The film begins in the fall. From a hill, we’ll show the size of a small village. Then we’ll show one family’s home/farm. We’ll show each of the family members going about their work and chores. We’ll show the family when it takes part in a traditional cultural activity. We’ll show it interacting with some neighbors and use this interaction to introduce another family. We’ll show families preparing for the upcoming winter months. We’ll also show archival images/video of Svaneti towns in the past, and we will interview experts about the defense towers.

During the winter period we’ll show piles of snow and a helicopter delivering necessary food and other goods. We’ll show families struggling to do work and chores that had been easier in the autumn months. We’ll show individuals as small figures set against monochrome-colored mountains covered with haze. We’ll show what families do in the evenings. Viewers may wonder why the family puts up with such difficult conditions. Our winter visit in Adishi will coincide with the “celebration of the dead.” We’ll show all the rituals and listen to the stories surrounding this event.

In the spring period, we’ll show how the lives of the Svaneti families improve. We’ll show the mountains with bright blue sky and wild flowers. We’ll show more interaction with neighbors. We’ll show a family visiting a church.

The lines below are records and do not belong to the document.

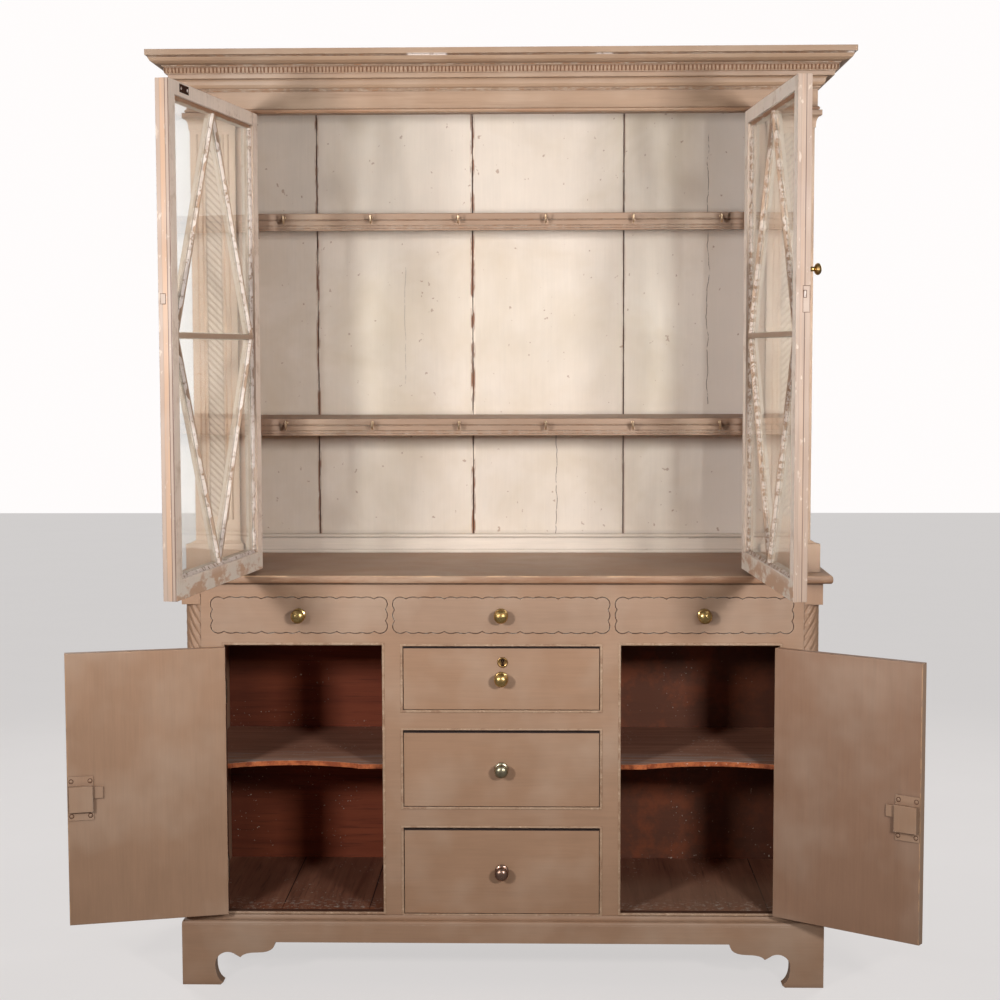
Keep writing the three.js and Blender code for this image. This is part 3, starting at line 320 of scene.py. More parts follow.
def putty(name, chalky, lost):
    """Old glazing putty: chalky, chipped, over grey wood, which shows more with a higher lost."""
    s = Shader(name)
    flakes = s.spots(lost, lost + 0.1, 90.0, 6.0, roughness=0.75)
    chalk = s.mix(s.spots(0.35, 0.65, 30.0, 4.0), chalky, YELLOW_CHALK)
    return s.surface(Base_Color=s.mix(flakes, GREY_WOOD, chalk), Roughness=0.85,
                     Normal=s.bump(flakes, 0.0006, 0.8))


def clear_glass():
    """Thin old glass, slightly wavy, that lets light through to what is behind it."""
    s = Shader("old_glass")
    body = s.principled(Base_Color=(0.94, 0.96, 0.95, 1.0), Roughness=0.02, IOR=1.45,
                        Transmission_Weight=1.0, Normal=s.bump(s.noise(6.0, 1.0), 0.002, 0.25))
    through = s.add("BsdfTransparent", {"Color": (0.93, 0.95, 0.94, 1.0)}).outputs[0]
    shadow = s.add("LightPath").outputs["Is Shadow Ray"]
    return s.finish(s.add("MixShader", {0: shadow, 1: body, 2: through}).outputs[0])


OLD_WOOD = (152, 118, 88)
OLD_WOOD_DARK = (112, 82, 58)
BOX_WOOD = (188, 148, 108)
BOX_WOOD_DARK = (150, 110, 76)
DRAWER_FRONT_BACK = 18.6      # where the front board of a drawer ends


def bare_beyond(s, paint, face, run, pale, dark, stain_scale, stain_low, stain_depth):
    """Unpainted old wood further back than face, in millimetres."""
    grain = s.noise(42.0, 5.0, s.stretched(*run), warp=0.8)
    stains = s.noise(stain_scale, 4.0, roughness=0.6)
    wood = s.lay(pale, (dark, s.span(grain, 0.35, 0.65)),
                 (OLD_WOOD_DARK, s.span(stains, stain_low, 0.7, 0.0, stain_depth)))
    return s.lay(paint, (wood, s.ramp("Y", face, face + 0.6)))


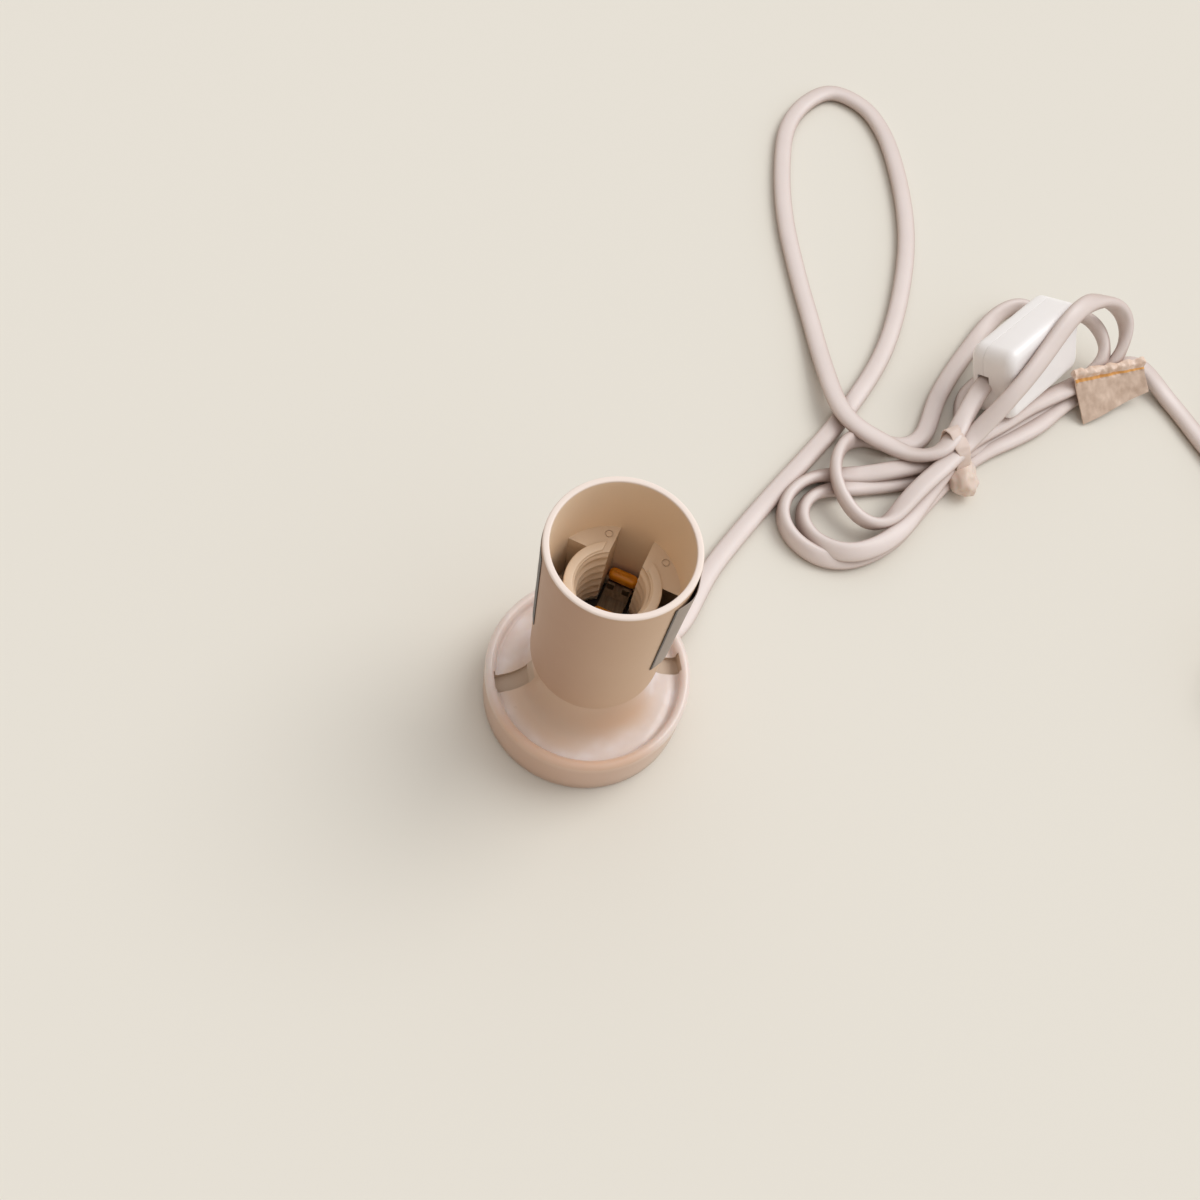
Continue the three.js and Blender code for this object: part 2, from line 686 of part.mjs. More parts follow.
// Hole for the rocker, and the two halves of the housing: rounded trays, hollow towards the split
const rockerHole = roundedOutline(rockerLength + 2 * rockerSwing, rockerWidth + 2 * rockerGap, 0.6, 2);
function backShell() {
  const tray = cut(
    plate(housing, switchBack, splitHeight + switchEdge + 1, switchEdge, 3),
    plate(housing, splitHeight - seatGap / 2, splitHeight + 4),
    plate(cavity, switchBack + switchWall, splitHeight + 1),
  );
  const bosses = bossPlaces.map(([x, y]) =>
    rod(2, switchBack + switchWall / 2, splitHeight - seatGap / 2 - 0.1).translate(x, y, 0));
  const holes = bossPlaces.map(([x, y]) => rod(1.2, splitHeight - 3.4, splitHeight + 1, 12).translate(x, y, 0));
  return cut(join(tray, ...bosses), cordWayCut, ...holes);
}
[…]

During the summer season we’ll show families from Adishi going to the village of Kala for the religious festival (July 29) of the pagan deity St. Kvirike, who is the protector of fertility. This festival, which dates from Roman times, is also for the “gathering of the clans” and features lots of singing and sacrifices of bulls and goats. We’ll also time our summer visit so that one Adishi family hosts some tourists. We’ll interview the tourists as well as the host family.